Professor Fansa: 3.000 Jahre alter Iştar-Tempel vernichtet

Der Archäologieprofessor Dr. Mamoun Fansa erklärte, dass bei Luftangriffen der türkischen Armee ein 3.000 Jahre alter hethitischer Iştar-Tempel dem Erdboden gleichgemacht worden sei.

Prof. Dr. Fansa, ein Kenner der Region Efrîn, erklärt in einem Interview gegenüber ANF, dass der Iştar-Tempel von Ayn Dara bewusst als Ziel ausgewählt worden sei.

Ayn Dara liegt etwa 14 Kilometer von Efrîn und 65 Kilometer von Aleppo entfernt.
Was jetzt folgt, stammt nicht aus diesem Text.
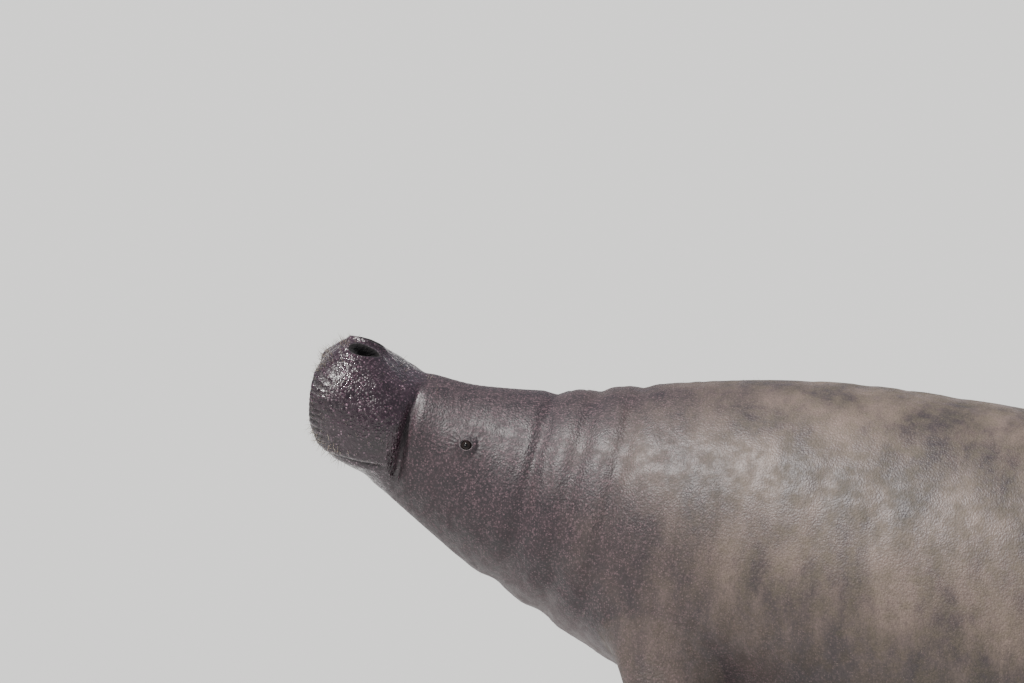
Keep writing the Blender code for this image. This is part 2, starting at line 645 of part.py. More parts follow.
def build_rod(name, x, top, collection):
    """One rod: a turned profile with a flange at its foot."""
    foot = BASE_THICKNESS + FIT_GAP
    outline = ((0, top), (ROD_RADIUS, top), (ROD_RADIUS, foot + ROD_FLANGE_HEIGHT + ROD_FILLET),
               (ROD_RADIUS + FILLET_MIDDLE, foot + ROD_FLANGE_HEIGHT + FILLET_MIDDLE),
               (ROD_RADIUS + ROD_FILLET, foot + ROD_FLANGE_HEIGHT),
               (ROD_FLANGE_RADIUS, foot + ROD_FLANGE_HEIGHT), (ROD_FLANGE_RADIUS, foot), (0, foot))
    mesh = bmesh.new()
    points = [mesh.verts.new((radius, 0, z)) for radius, z in outline]
    edges = [mesh.edges.new(pair) for pair in zip(points, points[1:])]
    bmesh.ops.spin(mesh, geom=points + edges, cent=(0, 0, 0), axis=(0, 0, 1), angle=2 * math.pi,
                   steps=ROD_SEGMENTS, use_merge=True)
    bmesh.ops.remove_doubles(mesh, verts=mesh.verts, dist=1e-6)
    bmesh.ops.recalc_face_normals(mesh, faces=mesh.faces)
    bmesh.ops.translate(mesh, verts=mesh.verts, vec=(x, 0, 0))
    return add_object(name, mesh, STAND_STEEL, "stand_steel", collection, 30.0)


def main():
    """Builds the animal and its stand in an empty scene."""
    for old in list(bpy.data.objects):
        bpy.data.objects.remove(old)
    collection = bpy.data.collections.new("manatee")
    cutters = bpy.data.collections.new("cutters")
    for made in (collection, cutters):
        bpy.context.scene.collection.children.link(made)
    body = build_body(collection)
    body_cutter = build_swollen_body(cutters)
    build_nostrils(body["muzzle"], cutters)
    build_eyes(body["head"], collection, cutters)
    build_flippers(body_cutter, collection, cutters)
    build_stand(body_cutter, collection)


main()
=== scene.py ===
"""Looks of a life-size manatee on its display stand: skin, eyes, nails, bristles, stand and studio.

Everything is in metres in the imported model's frame: the head points to -X, the animal's left side
faces -Y and the floor is at z = 0. As in the solids, the animal is shaped at rest, straight along an
axis, where x is the distance behind the front of the muzzle, y the side and z the height over the
axis. Then every point is carried to the pose by a spine that lifts the head and lets the tail droop.
"""

import logging
import math
from collections.abc import Callable, Iterable, Sequence
from dataclasses import dataclass, field
from enum import Enum
from functools import cached_property

import bmesh
import bpy
import numpy as np
from mathutils import Matrix, Vector, noise


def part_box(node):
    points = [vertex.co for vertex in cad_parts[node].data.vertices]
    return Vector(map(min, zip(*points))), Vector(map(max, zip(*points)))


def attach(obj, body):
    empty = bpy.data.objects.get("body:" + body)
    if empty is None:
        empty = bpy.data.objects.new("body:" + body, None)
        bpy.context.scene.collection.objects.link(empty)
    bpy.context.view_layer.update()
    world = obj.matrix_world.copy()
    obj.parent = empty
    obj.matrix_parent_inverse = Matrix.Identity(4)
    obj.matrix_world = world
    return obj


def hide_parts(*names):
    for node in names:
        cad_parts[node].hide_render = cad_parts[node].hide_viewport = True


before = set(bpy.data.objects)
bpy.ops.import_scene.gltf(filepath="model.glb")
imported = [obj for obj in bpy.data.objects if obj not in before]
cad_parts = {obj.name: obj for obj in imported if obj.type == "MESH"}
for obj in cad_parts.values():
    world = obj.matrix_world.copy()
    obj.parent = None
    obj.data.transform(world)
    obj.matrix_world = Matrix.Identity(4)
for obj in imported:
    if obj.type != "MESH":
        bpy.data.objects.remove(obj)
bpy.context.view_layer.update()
LOG = logging.getLogger("manatee")

Array = np.ndarray
BMesh = bmesh.types.BMesh
Plane = tuple[Array, Array]
Colour = tuple[float, float, float]
Hole = tuple[int, int, int, int]
Layer = bmesh.types.BMLayerItem
Look = bpy.types.Material
Node = bpy.types.Node
Piece = bpy.types.Object
Socket = bpy.types.NodeSocket
Tree = bpy.types.NodeTree


class Side(Enum):
    """A side of the animal, as the sign of y."""

    LEFT = -1
    RIGHT = 1

    @property
    def label(self) -> str:
        """Name of the side in the names of nodes and pieces."""
        return self.name.lower()


class Mask(Enum):
    """A skin mask, kept as an attribute of the vertices."""

    MUZZLE = "muzzle"
    # Painted shade: where the skin's colour is darkened in pits, slits, the mouth line and wrinkles.
    CAVITY = "cavity"
    ALGAE = "algae"
    BELLY = "belly"


# Curves, steps and bumps that the forms are made of


@dataclass(frozen=True)
class Spline:
    """A natural cubic spline through knots, level beyond its ends.

    Args:
        knots: where the values are given, rising.
        values: the values at the knots.
    """

    knots: tuple[float, ...]
    values: tuple[float, ...]

    @cached_property
    def bend(self) -> Array:
        """Second derivatives at the knots.

        Returns:
            One number a knot, 0 at both ends.
        """
        x, y = np.array(self.knots), np.array(self.values)
        h = np.diff(x)
        count = len(x)
        matrix, target = np.eye(count), np.zeros(count)
        for i in range(1, count - 1):
            matrix[i, i - 1:i + 2] = h[i - 1], 2 * (h[i - 1] + h[i]), h[i]
            target[i] = 6 * ((y[i + 1] - y[i]) / h[i] - (y[i] - y[i - 1]) / h[i - 1])
        return np.linalg.solve(matrix, target)

    def __call__(self, at: Array) -> Array:
        """Reads the curve.

        Args:
            at: where it is read.

        Returns:
            The curve's value at each place.
        """
        x, y = np.array(self.knots), np.array(self.values)
        h = np.diff(x)
        at = np.clip(at, x[0], x[-1])
        i = np.clip(np.searchsorted(x, at) - 1, 0, len(x) - 2)
        after, before = at - x[i], x[i + 1] - at
        cubic = (self.bend[i] * before ** 3 + self.bend[i + 1] * after ** 3) / (6 * h[i])
        low = (y[i] / h[i] - self.bend[i] * h[i] / 6) * before
        high = (y[i + 1] / h[i] - self.bend[i + 1] * h[i] / 6) * after
        return cubic + low + high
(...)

Die Bedeutung der Region stieg sprunghaft, als 1955 die ersten archäologischen Funde dort gemacht wurden. Zunächst tauchten monumentale Basaltlöwenstatuen, danach ein 20 mal 30 Meter großes Tempelareal auf. Die Bauten datieren zum Großteil auf das 1.300–1.200 v.u.Z. Der Tempel wurde demzufolge unter hethitischer Herrschaft für die Göttin der Fruchtbarkeit und des Krieges Iştar erbaut. Wie auch in Assyrien und Babylonien galt Iştar bei den Hethitern als eine der höchsten Gottheiten.

Mit dem Tempel wurde nun wiederum ein bedeutendes historisches Monument Mesopotamiens dem Erdboden gleichgemacht. Vergangene Woche hatten türkische Kampfflugzeuge den Tempel durch Bombardierungen zerstört – eine Praxis, die von Gruppen wie dem Islamischen Staat (IS) oder den Taliban bekannt ist.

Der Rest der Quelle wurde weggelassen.